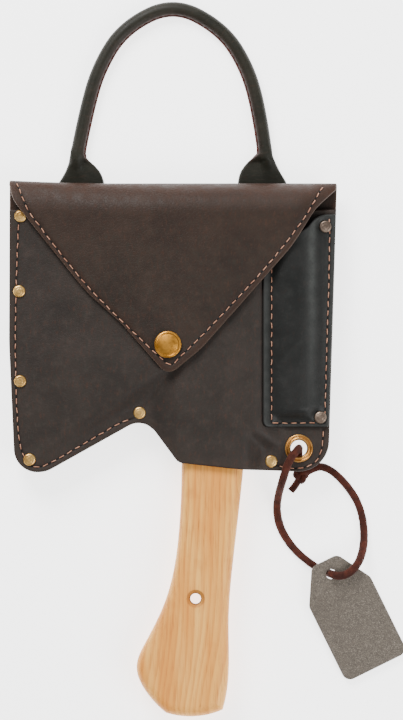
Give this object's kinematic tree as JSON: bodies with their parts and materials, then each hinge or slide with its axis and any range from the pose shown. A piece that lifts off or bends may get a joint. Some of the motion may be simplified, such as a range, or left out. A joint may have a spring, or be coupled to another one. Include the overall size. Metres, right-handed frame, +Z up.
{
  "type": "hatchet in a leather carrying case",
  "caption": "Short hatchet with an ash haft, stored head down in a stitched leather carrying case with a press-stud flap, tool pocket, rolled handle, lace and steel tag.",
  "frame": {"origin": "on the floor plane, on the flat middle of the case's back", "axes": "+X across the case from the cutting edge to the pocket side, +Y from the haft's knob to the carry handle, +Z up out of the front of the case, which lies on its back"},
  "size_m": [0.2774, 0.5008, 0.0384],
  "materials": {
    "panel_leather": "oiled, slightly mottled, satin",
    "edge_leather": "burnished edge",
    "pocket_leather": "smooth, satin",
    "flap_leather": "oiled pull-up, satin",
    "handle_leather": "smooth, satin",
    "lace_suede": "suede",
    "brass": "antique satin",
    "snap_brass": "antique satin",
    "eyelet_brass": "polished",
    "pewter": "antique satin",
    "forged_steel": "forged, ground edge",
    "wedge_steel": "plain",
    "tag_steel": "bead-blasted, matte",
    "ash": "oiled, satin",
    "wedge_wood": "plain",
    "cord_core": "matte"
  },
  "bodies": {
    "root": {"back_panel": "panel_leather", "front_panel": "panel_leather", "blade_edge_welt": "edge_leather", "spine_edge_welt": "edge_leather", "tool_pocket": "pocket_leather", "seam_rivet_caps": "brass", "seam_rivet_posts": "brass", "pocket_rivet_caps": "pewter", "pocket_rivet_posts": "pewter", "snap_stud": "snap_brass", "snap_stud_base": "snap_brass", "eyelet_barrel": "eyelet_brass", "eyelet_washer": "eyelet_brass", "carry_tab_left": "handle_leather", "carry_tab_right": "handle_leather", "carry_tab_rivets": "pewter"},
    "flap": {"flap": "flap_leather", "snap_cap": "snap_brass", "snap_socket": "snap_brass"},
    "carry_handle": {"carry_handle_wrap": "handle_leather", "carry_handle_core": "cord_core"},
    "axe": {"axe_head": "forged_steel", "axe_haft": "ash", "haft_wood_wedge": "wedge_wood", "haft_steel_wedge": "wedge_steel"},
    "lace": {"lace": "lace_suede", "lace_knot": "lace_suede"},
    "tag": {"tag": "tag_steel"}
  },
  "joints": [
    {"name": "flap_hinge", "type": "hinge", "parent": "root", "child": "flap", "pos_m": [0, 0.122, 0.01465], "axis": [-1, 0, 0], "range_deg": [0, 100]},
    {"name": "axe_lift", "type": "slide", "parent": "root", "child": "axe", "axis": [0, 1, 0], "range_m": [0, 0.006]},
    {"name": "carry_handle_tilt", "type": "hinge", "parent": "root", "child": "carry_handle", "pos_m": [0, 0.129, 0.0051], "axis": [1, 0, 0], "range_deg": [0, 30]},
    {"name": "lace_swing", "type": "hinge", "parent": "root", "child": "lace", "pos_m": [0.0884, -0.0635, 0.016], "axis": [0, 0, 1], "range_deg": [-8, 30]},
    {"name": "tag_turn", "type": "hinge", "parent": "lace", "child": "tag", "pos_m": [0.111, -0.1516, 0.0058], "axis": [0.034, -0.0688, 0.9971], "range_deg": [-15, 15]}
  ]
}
........
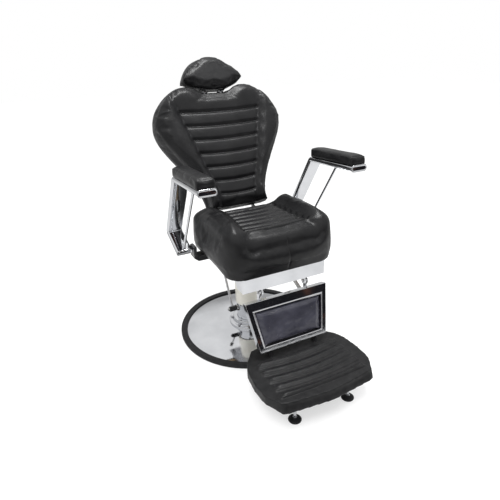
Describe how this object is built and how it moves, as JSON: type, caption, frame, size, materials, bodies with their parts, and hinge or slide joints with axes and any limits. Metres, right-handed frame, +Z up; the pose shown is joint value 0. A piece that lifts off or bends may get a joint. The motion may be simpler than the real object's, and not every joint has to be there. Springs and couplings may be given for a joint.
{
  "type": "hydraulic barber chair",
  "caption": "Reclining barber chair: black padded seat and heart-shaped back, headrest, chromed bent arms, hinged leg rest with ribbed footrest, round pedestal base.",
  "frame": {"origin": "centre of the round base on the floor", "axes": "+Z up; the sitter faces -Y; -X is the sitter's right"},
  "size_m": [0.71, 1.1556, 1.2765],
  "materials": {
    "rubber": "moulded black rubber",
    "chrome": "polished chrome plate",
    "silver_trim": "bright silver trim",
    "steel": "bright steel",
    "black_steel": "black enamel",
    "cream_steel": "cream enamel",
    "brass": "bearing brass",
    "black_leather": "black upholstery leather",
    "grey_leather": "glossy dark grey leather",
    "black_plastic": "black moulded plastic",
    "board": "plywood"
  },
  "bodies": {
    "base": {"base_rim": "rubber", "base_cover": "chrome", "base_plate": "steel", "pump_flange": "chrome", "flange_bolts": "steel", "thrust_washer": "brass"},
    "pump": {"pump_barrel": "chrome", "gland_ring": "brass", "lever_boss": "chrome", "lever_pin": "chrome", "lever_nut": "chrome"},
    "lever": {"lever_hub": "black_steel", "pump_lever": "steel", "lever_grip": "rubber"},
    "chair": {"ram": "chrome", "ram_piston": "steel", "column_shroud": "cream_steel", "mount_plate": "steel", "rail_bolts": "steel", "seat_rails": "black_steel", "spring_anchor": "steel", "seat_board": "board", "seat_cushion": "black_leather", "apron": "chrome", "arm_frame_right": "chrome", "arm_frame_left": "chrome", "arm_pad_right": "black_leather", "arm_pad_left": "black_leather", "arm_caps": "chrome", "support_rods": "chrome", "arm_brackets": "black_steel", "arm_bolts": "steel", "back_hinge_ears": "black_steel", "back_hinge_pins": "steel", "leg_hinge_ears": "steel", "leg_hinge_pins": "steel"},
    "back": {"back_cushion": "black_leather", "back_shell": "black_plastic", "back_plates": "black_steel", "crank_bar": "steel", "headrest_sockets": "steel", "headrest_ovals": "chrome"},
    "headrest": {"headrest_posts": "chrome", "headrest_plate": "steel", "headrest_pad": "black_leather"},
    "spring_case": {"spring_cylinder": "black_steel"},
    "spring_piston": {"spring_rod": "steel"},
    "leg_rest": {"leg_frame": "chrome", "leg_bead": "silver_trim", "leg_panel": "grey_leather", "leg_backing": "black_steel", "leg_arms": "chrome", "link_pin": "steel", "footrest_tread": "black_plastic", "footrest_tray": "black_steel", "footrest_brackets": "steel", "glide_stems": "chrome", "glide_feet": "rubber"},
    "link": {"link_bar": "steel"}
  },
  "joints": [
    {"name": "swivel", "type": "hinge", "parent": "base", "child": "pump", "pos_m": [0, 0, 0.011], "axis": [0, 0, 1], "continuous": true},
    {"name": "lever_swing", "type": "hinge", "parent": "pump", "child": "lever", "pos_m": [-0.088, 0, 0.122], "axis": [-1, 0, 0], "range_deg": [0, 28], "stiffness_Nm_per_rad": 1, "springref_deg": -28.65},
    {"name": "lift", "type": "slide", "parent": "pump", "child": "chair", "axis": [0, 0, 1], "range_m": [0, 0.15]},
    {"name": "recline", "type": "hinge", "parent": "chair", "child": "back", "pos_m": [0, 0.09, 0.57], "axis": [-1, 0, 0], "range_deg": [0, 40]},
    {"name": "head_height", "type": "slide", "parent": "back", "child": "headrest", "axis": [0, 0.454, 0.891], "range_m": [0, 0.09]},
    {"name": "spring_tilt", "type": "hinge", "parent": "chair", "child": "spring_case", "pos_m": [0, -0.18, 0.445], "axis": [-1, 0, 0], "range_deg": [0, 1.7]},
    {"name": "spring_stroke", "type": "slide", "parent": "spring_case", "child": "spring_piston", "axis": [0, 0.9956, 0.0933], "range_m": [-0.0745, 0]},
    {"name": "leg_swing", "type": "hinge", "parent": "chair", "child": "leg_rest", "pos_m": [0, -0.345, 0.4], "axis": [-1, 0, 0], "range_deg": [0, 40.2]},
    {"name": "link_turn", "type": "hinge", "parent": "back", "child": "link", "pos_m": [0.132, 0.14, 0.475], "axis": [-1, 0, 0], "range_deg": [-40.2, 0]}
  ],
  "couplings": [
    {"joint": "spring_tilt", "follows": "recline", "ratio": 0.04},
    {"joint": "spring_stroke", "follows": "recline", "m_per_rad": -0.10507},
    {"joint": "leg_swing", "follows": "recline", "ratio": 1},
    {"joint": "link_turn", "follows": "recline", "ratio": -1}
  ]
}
........
Which lines above hold the word "with"? Copy each of them.

Give this object's kinematic tree as JSON: bodies with their parts and materials, then each hinge or slide with its axis and any range from the pose shown. A piece that lifts off or bends may get a joint. Some of the motion may be simplified, such as a range, or left out. A joint may have a spring, or be coupled to another one. Include the overall size. Metres, right-handed frame, +Z up.
  "caption": "Short hatchet with an ash haft, stored head down in a stitched leather carrying case with a press-stud flap, tool pocket, rolled handle, lace and steel tag.",
Describe how this object is built and how it moves, as JSON: type, caption, frame, size, materials, bodies with their parts, and hinge or slide joints with axes and any limits. Metres, right-handed frame, +Z up; the pose shown is joint value 0. A piece that lifts off or bends may get a joint. The motion may be simpler than the real object's, and not every joint has to be there. Springs and couplings may be given for a joint.
  "caption": "Reclining barber chair: black padded seat and heart-shaped back, headrest, chromed bent arms, hinged leg rest with ribbed footrest, round pedestal base.",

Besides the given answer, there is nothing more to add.